なお、実施形態の膝保護装置Sでは、流体発生源としてガス発生器を使用しているが、駆動用流体は、ガスに限定されるものではない。例えば、駆動用流体として水やオイル等の液体を用いた流体発生源を使用してもよい。しかし、実施形態の膝保護装置Sでは、駆動用流体を、シリンダ部26外に流出させる構成であることから、駆動用流体として、大気に放出しても無害なガスを使用することが好ましく、流体発生源として窒素ガスを発生させるガス発生器を使用することが、望ましい。
また、実施形態の膝保護装置Sでは、駆動機構25と拘束体20との間に係合部材22を介在させて、車両搭載状態において、拘束体20が、駆動機構25側に、連結されない構成であるが、拘束体20は、車両搭載状態において、予め、駆動機構25側に連結されている構成としてもよい。

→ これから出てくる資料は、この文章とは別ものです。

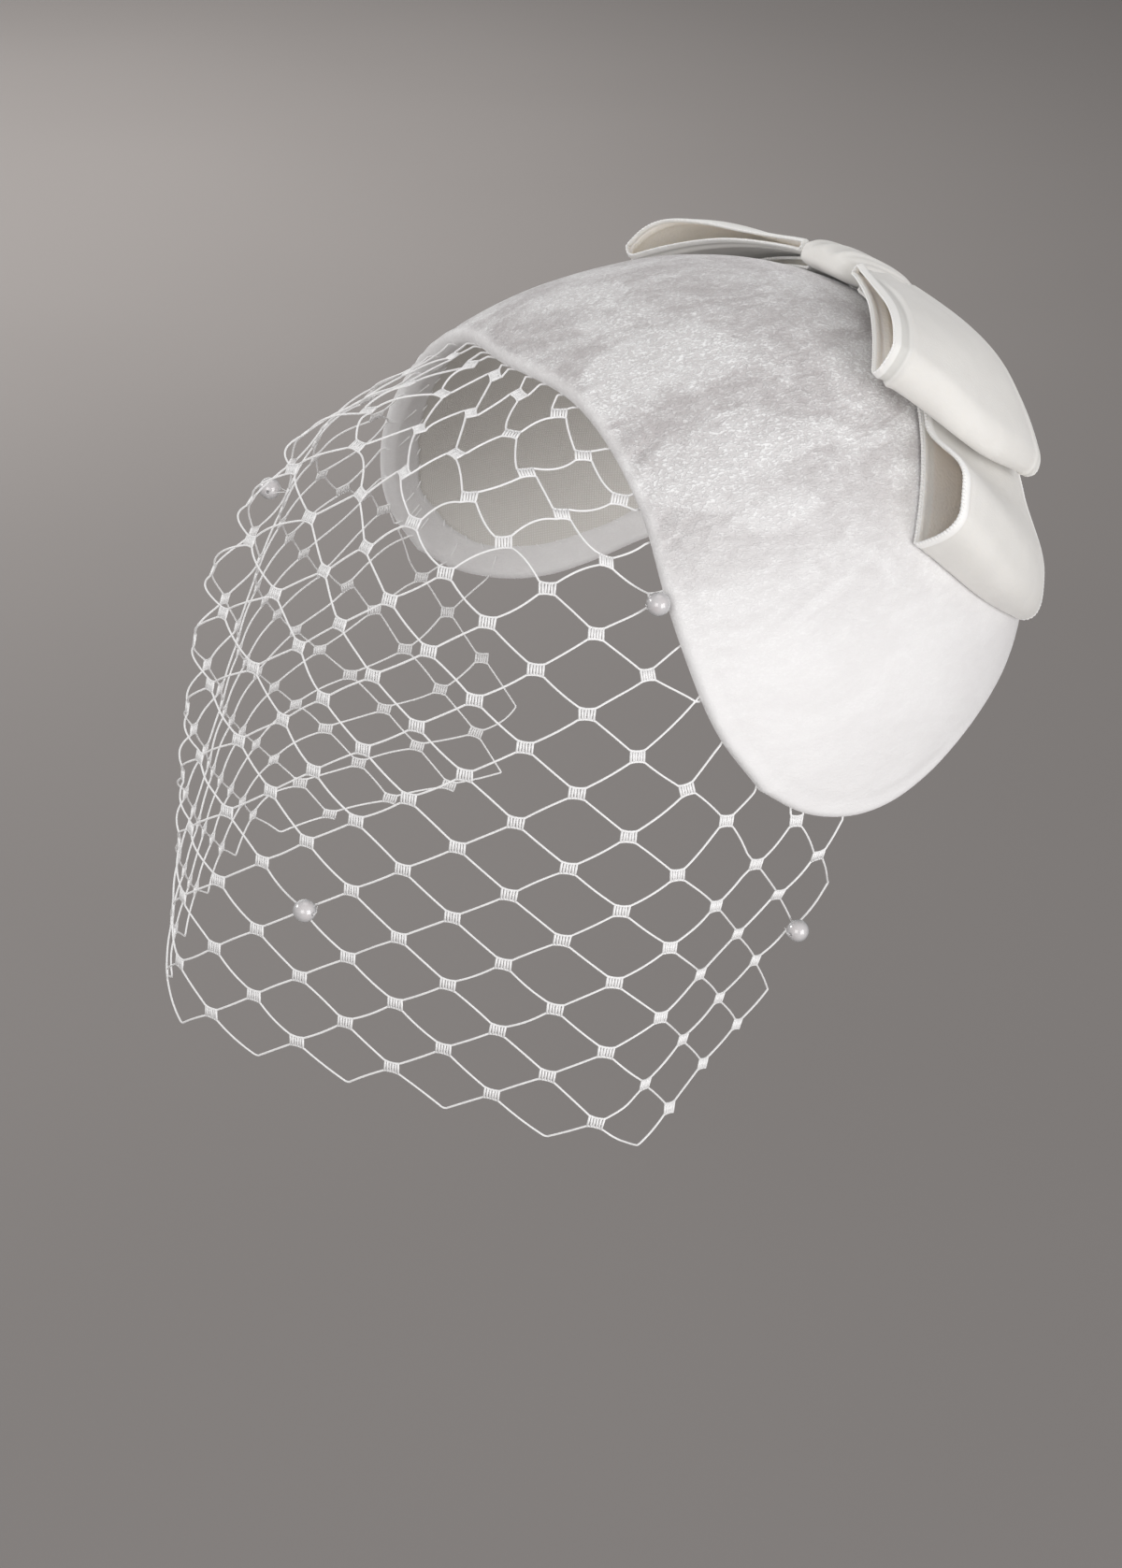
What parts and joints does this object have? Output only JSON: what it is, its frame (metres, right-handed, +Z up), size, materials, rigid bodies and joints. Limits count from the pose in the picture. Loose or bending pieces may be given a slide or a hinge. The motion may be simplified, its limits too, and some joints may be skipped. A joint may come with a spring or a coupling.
{
  "type": "half hat with veil and bow",
  "caption": "Saddle-shaped padded velvet half hat for the crown of the head, with a stand-away birdcage veil of diamond net set with pearls and a two-tier ribbon bow at the back.",
  "frame": {"origin": "top of the wearer's head, where the inside of the crown rests", "axes": "+Z up; the wearer looks along -Y, so the veil hangs at -Y and the bow is at +Y; the wearer's left is +X"},
  "size_m": [0.1762, 0.2113, 0.1673],
  "materials": {
    "velvet": "ivory crushed velvet over a padded stiff base",
    "net": "white open diamond net",
    "pearl": "ivory pearl lustre",
    "ribbon": "ivory velvet ribbon, satin inside"
  },
  "bodies": {
    "root": {"hat_base": "velvet", "veil": "net", "pearl_brow": "pearl", "pearl_cheek": "pearl", "pearl_ear": "pearl", "pearl_temple": "pearl", "bow_lower_left": "ribbon", "bow_lower_right": "ribbon", "bow_upper_left": "ribbon", "bow_upper_right": "ribbon", "bow_knot": "ribbon"}
  },
  "joints": []
}
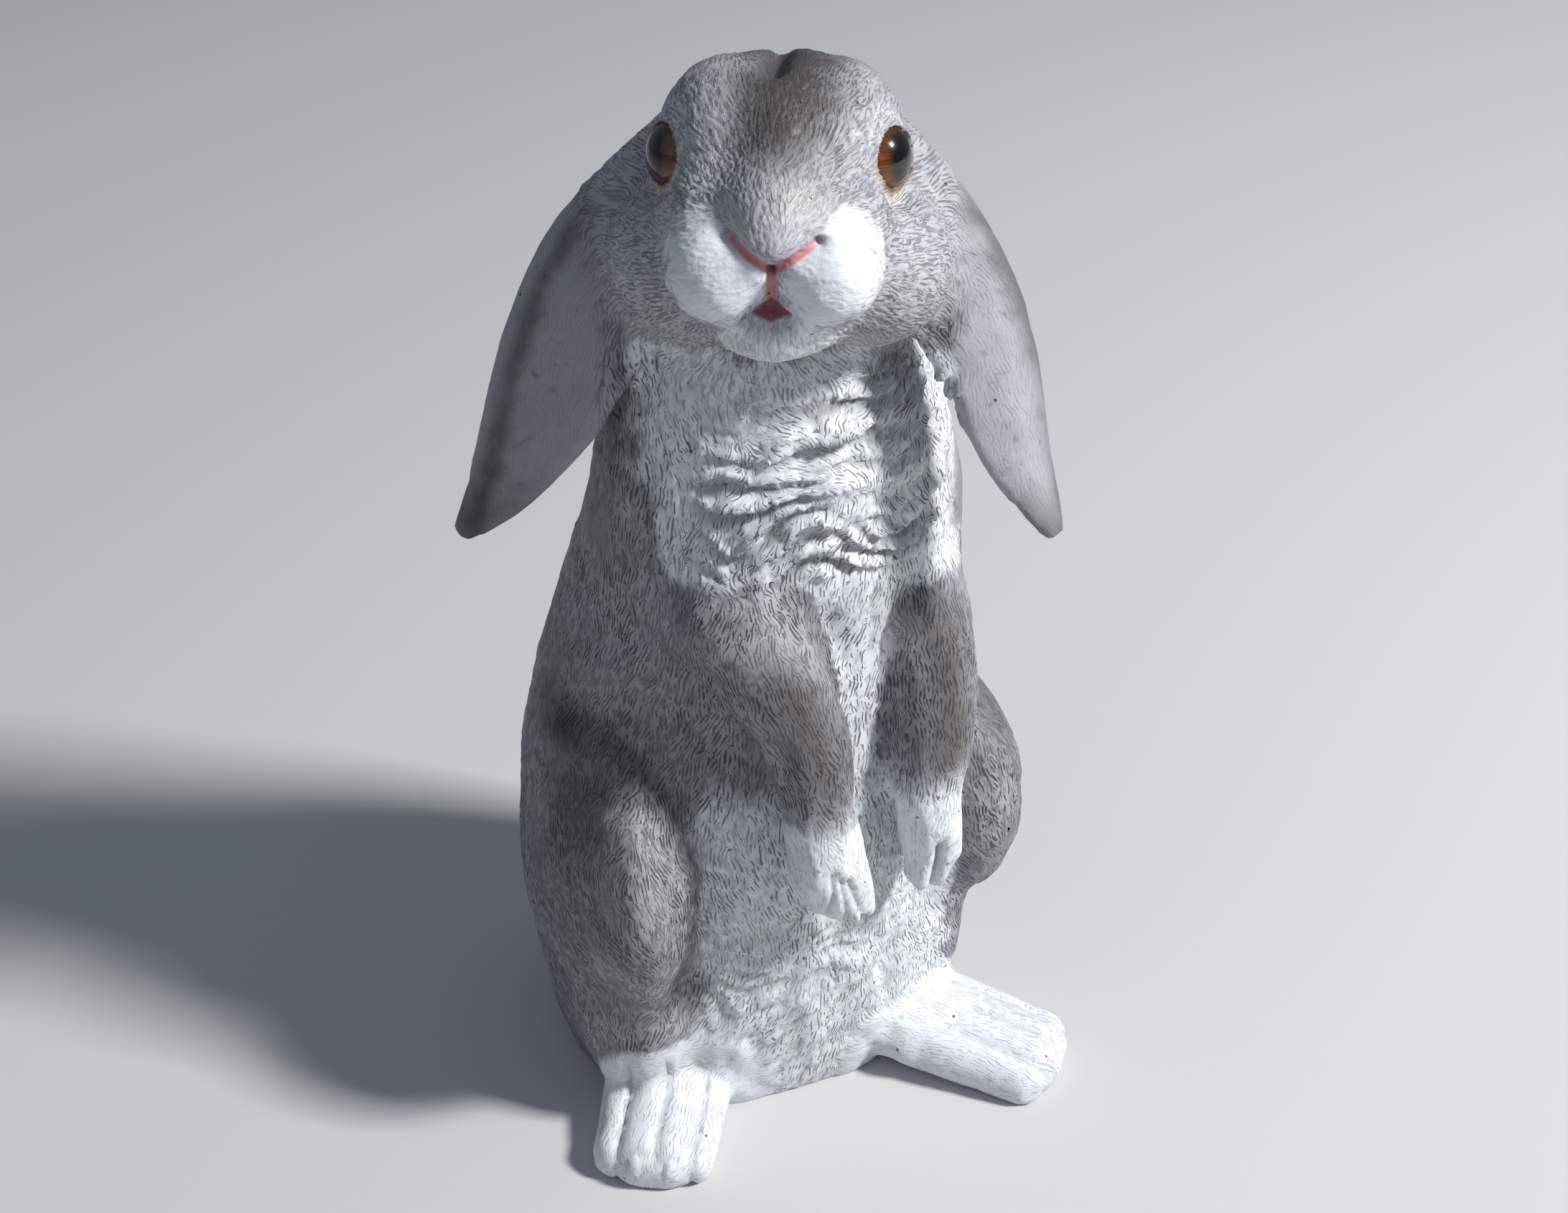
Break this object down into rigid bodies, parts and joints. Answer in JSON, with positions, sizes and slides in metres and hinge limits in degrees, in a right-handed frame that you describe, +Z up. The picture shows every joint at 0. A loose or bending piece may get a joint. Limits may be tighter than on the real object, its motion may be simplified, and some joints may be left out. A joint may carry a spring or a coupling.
{
  "type": "rabbit garden statue",
  "caption": "Lop-eared rabbit garden statue sitting up on its haunches, head turned aside, forepaws hanging over the belly, with inset glass eyes.",
  "frame": {"origin": "centre of the bounding box at the ground, on the flat underside", "axes": "+Z up; the body and hind feet face -Y; the head is turned towards the rabbit's own right, which is -X"},
  "size_m": [0.2074, 0.1996, 0.4002],
  "materials": {
    "painted_resin": "matt grey and white paint with a dark wash over chiselled fur",
    "eye_glass": "polished amber glass with a dark pupil"
  },
  "bodies": {
    "root": {"rabbit_casting": "painted_resin", "glass_eye_right": "eye_glass", "glass_eye_left": "eye_glass"}
  },
  "joints": []
}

なお、実施形態では、ステアリングコラム7の下方に配設されて運転者MDの膝Kを保護するための膝保護装置Sを例に採り説明したが、本発明の膝保護装置は、助手席に着座した乗員の膝を保護するために、助手席前方に配設される膝保護装置にも、適用可能である。
1…ボディ、
2…インパネリインフォースメント、
20…拘束体、
21…係止脚、
22…係合部材、
25…駆動機構、
26…シリンダ部、
29…ベントホール、
32…ピストン部、
38…ガス発生器(流体発生源)、
K(KL・KR)…膝、
MD…運転者(乗員)、
S…膝保護装置。
2…インパネリインフォースメント、
20…拘束体、
21…係止脚、
22…係合部材、
25…駆動機構、
26…シリンダ部、
29…ベントホール、
32…ピストン部、
38…ガス発生器(流体発生源)、
K(KL・KR)…膝、
MD…運転者(乗員)、
S…膝保護装置。
Claims (1)
- 駆動機構に連結された拘束体が、着座した乗員の膝の前方に、配設される構成として、
車両の衝突時に、前記駆動機構が、作動して、前記拘束体を車両後方側に移動させ、前記拘束体の車両後方側の面によって、前記膝の車両前方側への移動を抑制して前記膝を保護する構成の膝保護装置であって、
前記駆動機構が、
軸方向を前後方向に略沿うように配設させて、前記車両のボディ側に連結させた略筒状のシリンダ部と、
該シリンダ部内において摺動可能に配設されるとともに、後端側で、後方移動時の前記拘束体を支持するピストン部と、
作動時に、前記ピストン部を介して前記拘束体を車両後方側に向かって移動可能とするように、前記シリンダ部内に駆動用流体を充満させる流体発生源と、
を備えて構成され、
前記シリンダ部には、作動前の前記ピストン部の前端面より前方側で、かつ、作動時における後方移動完了時の前記ピストン部の前端面より後方側に、開口されて、前記ピストン部の前方移動時に、前記流体を前記シリンダ部外に流出可能で、かつ、前記ピストン部によって閉塞可能としたベントホールが、配設され、
前記拘束体が、後方移動されて前記膝に干渉した後、前記ベントホールから前記流体を流出させつつ、前記ピストン部とともに、車両前方側に向かって移動可能とされるとともに、前記ピストン部による前記ベントホールの閉塞時、車両前方側への移動を規制されて、前記膝を拘束可能に、構成されていることを特徴とする膝保護装置。